A rhetorical question in English emphatically refutes the statement contained in the sentence.  It is very similar to a regular interrogative sentence in form but it does not expect standard answers for either a Yes/No question or a Wh-question.  The response in the following dialogue is a rhetorical question:
- Does anyone know where Princess Di's 1234th pair of gloves are?
- Who knows?

The answer is not uttered to ask who knows the whereabouts of the precious item but to refute the underlying "that someone knows it."  Hence we get "No one knows," with entailment that I, the speaker, don't know or even with that I have no interest in knowing.

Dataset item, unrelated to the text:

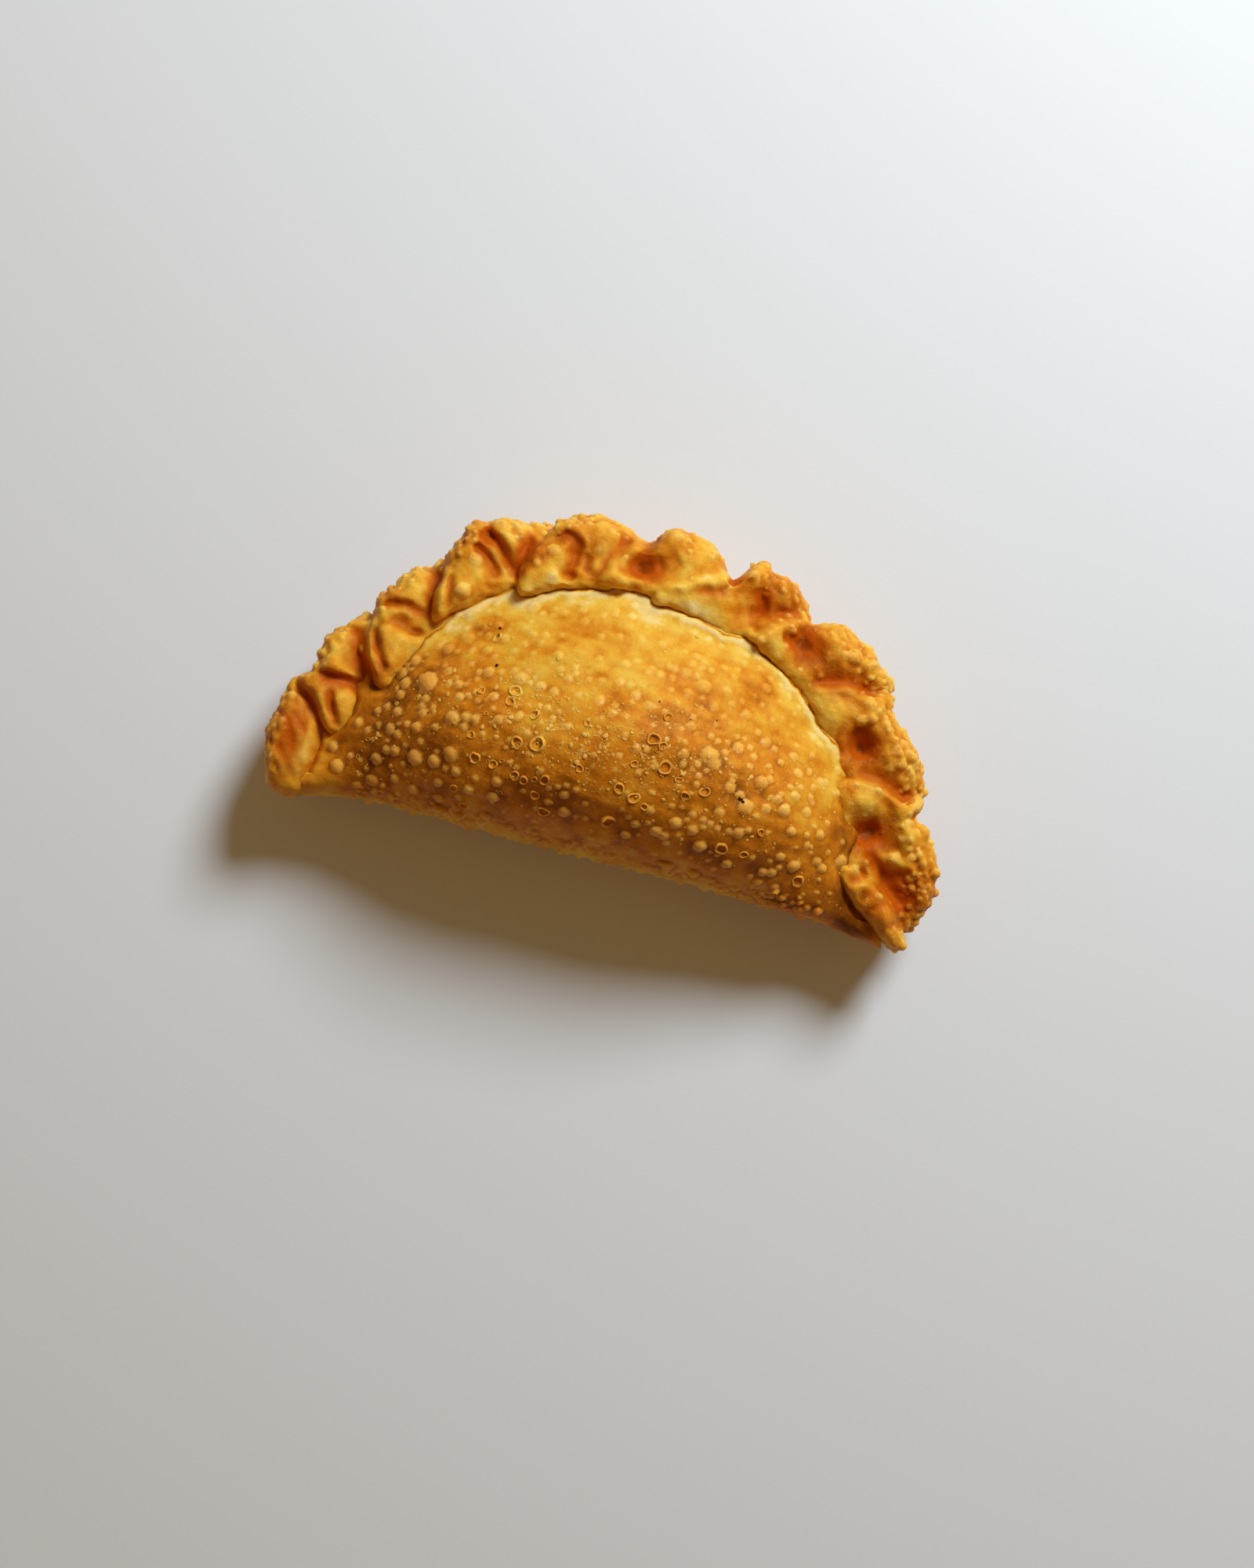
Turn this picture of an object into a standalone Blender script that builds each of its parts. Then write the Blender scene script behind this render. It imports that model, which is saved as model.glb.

In Japanese one would respond with そんなこと知るか in the dialogue.  This is equivalent to 知らない, so it negates 知る or 知っている that is included in the sentence.  It is a rhetorical question, all right.

Your いいかげんにせんか is few steps away from the above but can be thought of as derived from a rhetorical question.  We should first recognize that 〜しないか is used as a question that expects a positive answer (being a question in form but with little room for answering by a no), then expect it to develop into an exhortative construction, and finally see it develop into a full imperative.  The important thing about the rhetorical question is to note that an underlying statement is negated or at least doubted.

Coming back to the original question, I doubt if anything is negated in:
あのおっかないおっさんが仲良く娘と暮らしていたのか

The speaker may be surprised, impressed, pleased or disgusted by what he learns about the man and his daughter, but the speaker does not doubt the fact that they got along well.  This is the major difference between previous examples and the original question.  The latter, at least in my way of defining it, is not a rhetorical question.


----------



## SoLaTiDoberman

Okay, thank you for the clarification! 
By the way, (ついていけてますかね？？）in #11 meant, "Have *I (SLTD) * understood your (Flaminius's) intention correctly and responded correctly?"


----------